Arming the Syrian opposition is risky and airstrikes against ISIS in Syria would be even risker, because the U.S. does not have support on the ground. But even Obama’s supporters of said that the President now has to figure out what to do next. And whatever that is, it must address ISIS’s growing influence in both Iraq and Syria.
“You have two problem sets, Iraq and Syria, that over the summer have collided, but inside the administration it’s still all stove piped,” said Brian Katulis, senior fellow at the Center for American Progress, a left-leaning think tank with close ties to the administration. “You now have to treat these two problems as one integrated problem. The border... is gone.”
CAP came out for airstrikes against ISIS inside Iraq in June, but warned they were not a panacea. The goal of the strikes should be to weaken ISIS and must be done in conjunction with a regional strategy to fight the group on all fronts, the think tank argued.
That isn’t possible unless the U.S. changes its policy and figures out a way to fight ISIS inside Syria, said Katulis. That’s where the group controls large swaths of the country, including Raqqa, Der al Zour -- and threatens to take control of Aleppo, Syria’s second largest city.
“These strikes mark a slight shift of tactics but it’s not a change of strategy by any means,” he said. “The question still unanswered in this approach is how do you actually deal with this threat in a strategic way.”

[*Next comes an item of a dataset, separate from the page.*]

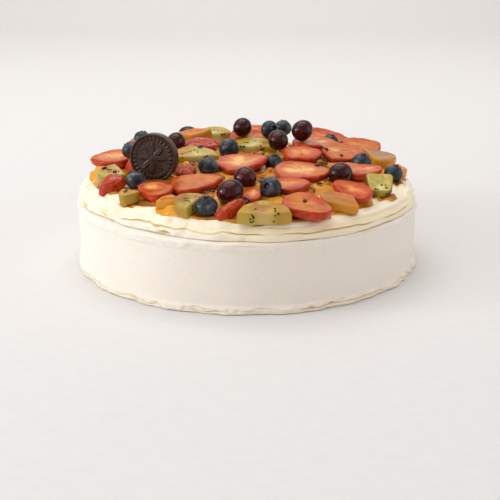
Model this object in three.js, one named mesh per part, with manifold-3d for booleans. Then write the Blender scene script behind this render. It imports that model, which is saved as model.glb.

McCain, who has long pushed for greater U.S. involvement to combat the threat from ISIS, was unimpressed with Friday’s strikes. They could bolster ISIS’s propaganda narrative while barely slowing them down, he said.
“This is a pinprick,” McCain. “It’s almost worth than nothing because I fear the president is threatening and then he won’t follow through… It’s the weakest possible response and we cannot allow them to take Erbil. What [the administration has] done so far is almost meaningless.”